Chargement Évènements

« Tous les Évènements

La cruauté et le djihadisme

18 novembre @ 18h00 - 20h00

Séance du séminaire sciences sociales et psychanalyse

Intervenant : Bertrand Duccini

Discutant : Paul Zawadzkil

Présentation du séminaire :

Guerre, guerres civiles, et latences

En décidant d’adopter pour thème du séminaire de cette année le phénomène de la guerre, nous poursuivons l’effort des années précédentes d’identifier les voies permettant de conjuguer les apports réciproques et croisés des approches politistes, socio-historiques et psychanalytiques.  Ce faisant, il ne s’agit ni d’analyser directement les configurations historiques guerrières, ni d’étudier les violences comme de simples effets de la pulsion de destruction considérée comme un invariant anthropologique mais bien davantage d’explorer ce que la prise en considération du champ des affects et des pulsions apporte à l’analyse des phénomènes de violence guerrière.

L’interrogation porte ainsi sur les catégories en usage dans ces différentes disciplines : la répétition et la re-présentation, l’oubli et le refoulement, la négation ou le déni, la haine, l’amour et la barbarie, la jouissance et l’indifférence, l’imaginaire, le fantasme et la surréalité, la latence et la mémoire et de manière ultime, sur la pertinence de la catégorie de pulsion de mort.
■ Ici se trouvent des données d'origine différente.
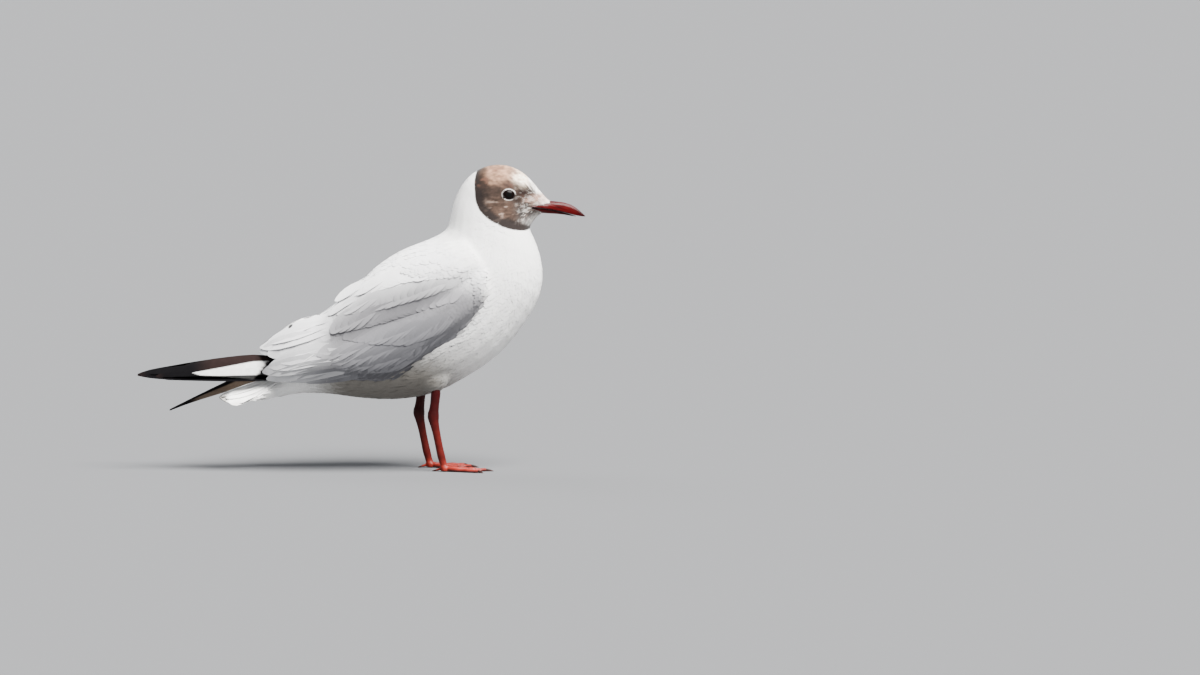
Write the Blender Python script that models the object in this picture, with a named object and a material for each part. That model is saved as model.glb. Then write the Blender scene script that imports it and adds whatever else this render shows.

Si les sciences sociales – celles du moins qui restent soucieuses de prendre en compte la subjectivité des acteurs sociaux -  et la psychanalyse ont en partage l’analyse des phénomènes individuels pour fonder leurs interprétations, elles ne s’adossent pas aux mêmes épistémologies. On pense notamment aux partisans d’une connaissance singularisante, qui se méfient fréquemment de l’usage des concepts, là où la psychanalyse fait fond sur un corpus conceptuel élaboré de longue date.

D’où le défi et la difficulté qui restent inscrits au cœur de la démarche de ce séminaire : comment est-il possible d’articuler ces différents plans, en évitant autant leur juxtaposition que leur hybridation incontrôlée.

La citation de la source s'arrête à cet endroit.